Aos poucos vemos o movimento pela libertação crescer e, como o romance cobre o período de 1969 a 1989, chegamos ao evento da Corrente Humana que tanto me impressionou:

“She didn’t leave even when Jesse and I, crying with happiness and helplessness, told her that she had to join hands with people throughout our three Baltic countries who wished to be free. We would form a living human chain in which every person had their place. Every one of us would become part of that causeway of human beings, extending our hands to each other, and no one would be able to destroy us again.”

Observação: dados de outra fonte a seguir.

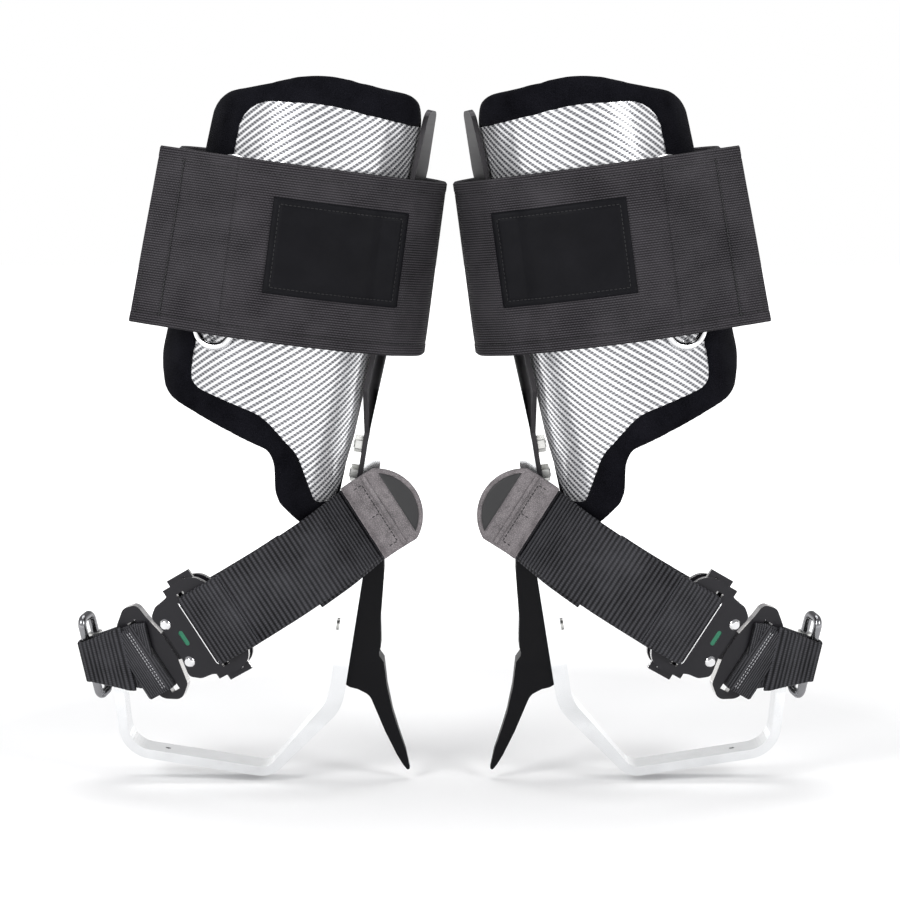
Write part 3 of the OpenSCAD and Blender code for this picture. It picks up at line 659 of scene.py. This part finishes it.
def calf_strap(side):
    path = [polar(strap_r(a), a) for a in range(-388, -57, 3)]
    band = Band(STRAP_FRAME, path, STRAP_LO, STRAP_HI, STRAP_T, 2.0, out=-1, rise=strap_rise)
    piece = band.piece("calf_strap", side, "cuff", "strap_fabric", STRAP, 90, replaces=["calf_strap"])
    end = band.s[-1]
    lines = [(0.5, z, end - 0.5, z) for z in (STRAP_LO + SEAM_IN, STRAP_HI - SEAM_IN)]
    lines += [(end - x, STRAP_LO + 4, end - x, STRAP_HI - 4) for x in (4, 9)]
    thread("calf_strap_thread", side, "cuff", "strap_fabric", THREAD, band, lines, pitch=3.2)
    bar = polar(*RING_BAR_AT)
    first = [polar(strap_r(a) - 1.2, a) for a in (-66, -62, -58, -55, -52)]
    lead = math.atan2(first[-1][1] - bar[1], first[-1][0] - bar[0])
    r_eye = 2.4 + 1.2 + 0.9
    eye = [(bar[0] + r_eye * math.cos(lead + t), bar[1] + r_eye * math.sin(lead + t))
           for t in np.linspace(0.35, 2 * math.pi - 0.35, 26)]
    last = [polar(strap_r(a) + 1.2, a) for a in (-52, -55, -60)]
    if np.dot(np.subtract(eye[0], first[-1]), np.subtract(eye[0], first[-1])) > \
            np.dot(np.subtract(eye[-1], first[-1]), np.subtract(eye[-1], first[-1])):
        eye = eye[::-1]
    tight = Band(STRAP_FRAME, first + eye + last, STRAP_LO + 5, STRAP_HI - 6, 1.8, 0.8, out=-1)
    tight.piece("calf_strap_eye", side, "cuff", "strap_fabric", STRAP, 60)
    return band


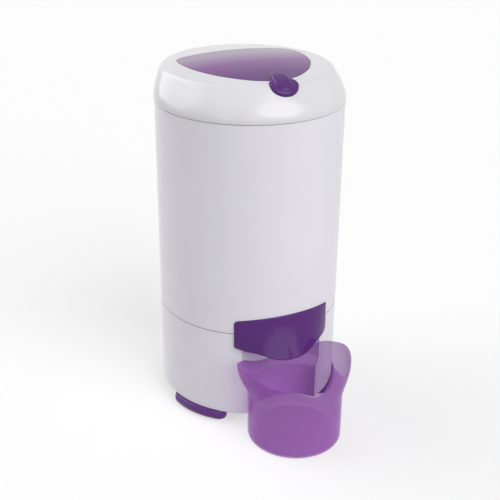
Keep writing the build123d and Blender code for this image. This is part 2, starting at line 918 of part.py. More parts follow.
def make_hub_nut():
    low = drum_bottom_z + drum_wall
    nut = hexagon(nut_r, low, low + nut_height)
    return nut - disc(shaft_r + seat, low - over, low + nut_height + over)


def make_hub_cap():
    low = drum_bottom_z + drum_wall
    dome = disc(cap_r, low, low + cap_height)
    dome = fillet(dome.edges().sort_by(Axis.Z)[-1], cap_height * cap_round_share)
    hollow = disc(cap_r - cap_wall, low - over, low + cap_height - cap_wall)
    return dome - fillet(hollow.edges().sort_by(Axis.Z)[-1], cap_height * cap_hollow_round_share)


def make_balance_ring():
    ring = tube(drum_r, drum_r - ring_width, drum_top_z, drum_top_z + ring_height)
    top = ring.edges().filter_by(GeomType.CIRCLE).group_by(Axis.Z)[-1]
    return fillet(top, ring_height / 3)


# Lid


def lid_form(inset):
    """The solid under the lid's outer face, drawn in by an inset at the sides and top."""
    sections = []
    for front, back, height in zip(lid_front_shares, lid_back_shares, lid_height_shares):
        middle = lid_r * (back - front) / 2
        r = lid_r * (back + front) / 2 - inset
        sections.append(Pos(0, middle, lid_low_z + height * lid_rise) * Circle(r))
    dome = Pos(0, lid_crown_y, lid_top_z - lid_crown_r) * Rot(90, 0, 0) * Sphere(lid_crown_r - inset)
    form = loft(sections) & dome
    shoulder = form.edges().filter_by(lambda e: e.is_closed).sort_by(Axis.Z)[-1]
    return fillet(shoulder, lid_shoulder_round - inset)


def inlay_outline(gap):
    """The inlay's outline in plan, drawn in by a gap."""
    corner = (lid_r * inlay_corner_shares[0] - gap, lid_r * inlay_corner_shares[1] - gap)
    side = (lid_r * inlay_side_shares[0] - gap, lid_r * inlay_side_shares[1] + gap)
    front = (0, lid_r * inlay_front_share + gap)
    with BuildSketch() as sketch:
        with BuildLine():
            ThreePointArc(front, side, corner)
            ThreePointArc(corner, (0, lid_r * inlay_back_share - gap), (-corner[0], corner[1]))
            ThreePointArc((-corner[0], corner[1]), (-side[0], side[1]), front)
        make_face()
        fillet(sketch.vertices().sort_by(Axis.Y)[0], inlay_front_round - gap)
        fillet(sketch.vertices().sort_by(Axis.Y)[-2:], inlay_corner_round - gap)
    return Pos(0, 0, lid_low_z) * extrude(sketch.sketch, 2 * lid_rise)


def lid_boss_places():
    return [around(lid_boss_place_r, azimuth) for azimuth in lid_boss_azimuths]


def neck_slot(gap):
    """The upright block that the lever's neck fills, grown by a gap."""
    width = 2 * (neck_half_width + gap)
    return block(width, neck_length + 2 * gap, latch_pivot_z, lid_top_z, (0, latch_pivot_y))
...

A relação entre mãe e filha é parte importante da história, mas ainda mais interessante é perceber como os eventos históricos e políticos atingem de forma diferente os personagens, ou melhor, como ninguém permanece indiferente a eles.

Soviet Milk faz parte de uma série de romances históricos intitulada Nós. Letônia, Século XX. da qual Nora Ikstena e outros doze escritores letões fizeram parte. Os livros são independentes e cada um abrange um  período do século passado.

Soviet Milk foi publicado originalmente em letão, em 2015, e em inglês em 2018, pela Peirene Press. A tradução é de Margita Gailitis.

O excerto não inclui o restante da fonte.